ANN ARBOR, Mich. Unsuccessful bankruptcies would reduce employment in the United States by more than 1.3 million jobs by December 2009, according to a new analysis released by the Center for Automotive Research (CAR) in Ann Arbor, Mich.
CAR researchers estimate the impact on the U.S. economy of the bankruptcy of Chrysler and the potential bankruptcy of General Motors considering the short-term, economic cost of unsuccessful bankruptcies of the two firms compared to the public cost of initiating successful bankruptcies. More than 1.3 million jobs would be lost in the first year if the bankruptcies prove to be lengthy and disorderly given this will disrupt the supply chain and lead to a potential loss of market share. A 90 percent reduction in the operations of the two Detroit companies could result.

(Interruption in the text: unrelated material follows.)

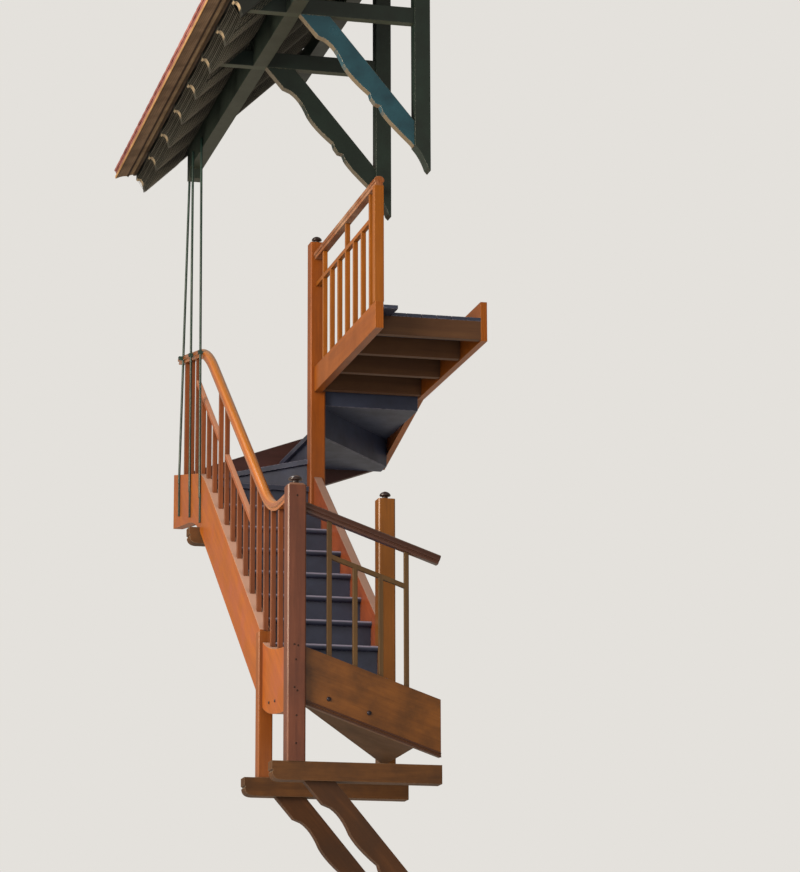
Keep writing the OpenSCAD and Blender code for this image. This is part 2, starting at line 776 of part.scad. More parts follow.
front_beam();
rear_beam();
upper_beam();
knee_braces();
front_newel();
rear_post();
inner_newel();
tall_newel();
outer_string();
lower_string();
front_string();
inner_string();
back_string();
wall_string();
landing_string();
threshold_board();
lower_winder_treads();
lower_winder_risers();
winder_soffit();
straight_treads();
straight_risers();
upper_winder_treads();
upper_winder_risers();
landing_boards();
landing_joists();
outer_handrail();
outer_balusters();
outer_mid_rails();
front_handrail();
front_bars();
landing_handrail();
landing_balusters();
landing_mid_rail();
hanger_rods();
wall_posts();
canopy_arms();
front_brace();
rear_brace();
eaves_plate();
wall_plate();
rafters();
roof_boards();
eaves_board();
roof_tiles();
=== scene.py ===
"""A timber escape stair with its guards, its cantilever beams and its small tiled canopy.
Every size is in metres in the frame of the CAD part: X = 0 is the face that the stair is fixed to, it
stands out along -X, climbs along +Y, and Z = 0 is the middle of the front beam."""
import math

import bmesh
import bpy
from mathutils import Matrix, Vector


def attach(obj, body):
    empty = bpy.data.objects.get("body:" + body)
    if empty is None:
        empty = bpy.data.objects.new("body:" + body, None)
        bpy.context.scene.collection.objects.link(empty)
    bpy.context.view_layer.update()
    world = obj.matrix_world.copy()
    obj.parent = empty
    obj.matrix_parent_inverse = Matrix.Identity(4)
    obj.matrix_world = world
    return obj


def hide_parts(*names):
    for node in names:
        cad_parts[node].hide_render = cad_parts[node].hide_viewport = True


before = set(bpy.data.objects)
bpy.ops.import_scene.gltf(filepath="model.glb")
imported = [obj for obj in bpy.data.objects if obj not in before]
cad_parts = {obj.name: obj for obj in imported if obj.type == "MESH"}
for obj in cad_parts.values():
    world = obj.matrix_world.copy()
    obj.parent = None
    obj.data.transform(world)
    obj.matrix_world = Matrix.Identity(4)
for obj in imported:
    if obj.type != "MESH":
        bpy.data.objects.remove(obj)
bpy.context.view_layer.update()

# ---------------------------------------------------------------- camera, floor and studio light
# The photograph looks up at the stair from the ground, a little from its open side, so the floor lies
# at the foot of that viewer and the soft lamps hang on the open side and in front.
camera_data = bpy.data.cameras.new("view")
camera = bpy.data.objects.new("view", camera_data)
bpy.context.scene.collection.objects.link(camera)
camera_data.sensor_width = 36.0
camera_data.lens = 136.8
camera_data.clip_end = 200.0
camera.location = (-4.650, -17.665, -2.266)
camera.rotation_euler = (Matrix.Rotation(math.radians(-14.072), 3, "Z")
                         @ Matrix.Rotation(math.radians(90 + 12.927), 3, "X")
                         @ Matrix.Rotation(math.radians(-0.177), 3, "Z")).to_euler()
bpy.context.scene.camera = camera
bpy.context.scene.view_settings.view_transform = "Standard"


def linear(hex_colour):
    """An sRGB hex value such as a85f24 as the linear colour that a socket takes."""
    channels = [int(hex_colour[i:i + 2], 16) / 255 for i in (0, 2, 4)]
    return tuple(c / 12.92 if c <= 0.04045 else ((c + 0.055) / 1.055) ** 2.4 for c in channels) + (1.0,)


def add(tree, kind, inputs=None, **settings):
    """Adds a node with its settings, and gives each named or numbered input a value or a link."""
    node = tree.nodes.new(kind)
    for name, value in settings.items():
        setattr(node, name, value)
    for name, value in (inputs or {}).items():
        if isinstance(value, bpy.types.NodeSocket):
            tree.links.new(value, node.inputs[name])
        else:
            node.inputs[name].default_value = value
    return node


def new_material(name):
    """An empty node material, returned with its tree."""
    material = bpy.data.materials.new(name)
    material.use_nodes = True
    material.node_tree.nodes.clear()
    return material, material.node_tree


def mesh_piece(name, verts, faces, material=None, edges=()):
    """A mesh object at the origin whose place is in its points."""
    mesh = bpy.data.meshes.new(name)
    mesh.from_pydata([tuple(v) for v in verts], list(edges), faces)
    mesh.update()
    piece = bpy.data.objects.new(name, mesh)
    bpy.context.scene.collection.objects.link(piece)
    if material:
        mesh.materials.append(material)
    return piece


# Matt pale floor paint with faint clouds, which shows the shadow softly
floor_paint, tree = new_material("pale_floor_paint")
floor_noise = add(tree, "ShaderNodeTexNoise", {"Scale": 3.0, "Detail": 4.0})
floor_tone = add(tree, "ShaderNodeMix", {"Factor": floor_noise.outputs["Fac"],
                 "A": linear("d8d5cf"), "B": linear("dedbd6")}, data_type="RGBA")
floor_shader = add(tree, "ShaderNodeBsdfPrincipled",
                   {"Base Color": floor_tone.outputs["Result"], "Roughness": 0.85,
                    "Emission Color": floor_tone.outputs["Result"], "Emission Strength": 0.14})
add(tree, "ShaderNodeOutputMaterial", {"Surface": floor_shader.outputs["BSDF"]})
floor_z, floor_reach = -3.9, 40.0
floor = mesh_piece("floor", [(floor_reach * x, floor_reach * y, floor_z)
                             for x, y in ((-1, -1), (1, -1), (1, 1), (-1, 1))], [(0, 1, 2, 3)], floor_paint)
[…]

“Our model estimates that a successful bankruptcy process for both GM and Chrysler would have a major impact on the U.S. economy in terms of the maintenance of wages, social security receipts, personal income taxes paid and a reduction in the need for transfer payments,” said Sean McAlinden, CAR chief economist and the study’s leader. “This estimation should be a valuable input into the decision by government authorities to ensure the successful restructuring of GM and Chrysler into viable stand-alone motor vehicle firms. In the case of unsuccessful bankruptcies where the companies do not re-emerge, the government stands to lose revenue on the level of $37 billion in the first two years alone.”
The research analysis, available at CAR’s website, is the result of an economic modeling effort to demonstrate what could potentially happen if GM and Chrysler gradually fail in the U.S. automotive market. CAR has conducted the majority of national level automotive economic contribution studies completed in the United States since 1992. The CAR modeling effort assumes Ford Motor Co. and the international automakers located in the U.S. would lose 50 percent of their production in the first year due to parts shortages or fire-sales of GM and Chrysler inventories. In the second year, however, these automakers resume full production and replace 30 percent of GM and Chrysler output (with the balance going to imports) and U.S. job loss falls to about 440,000.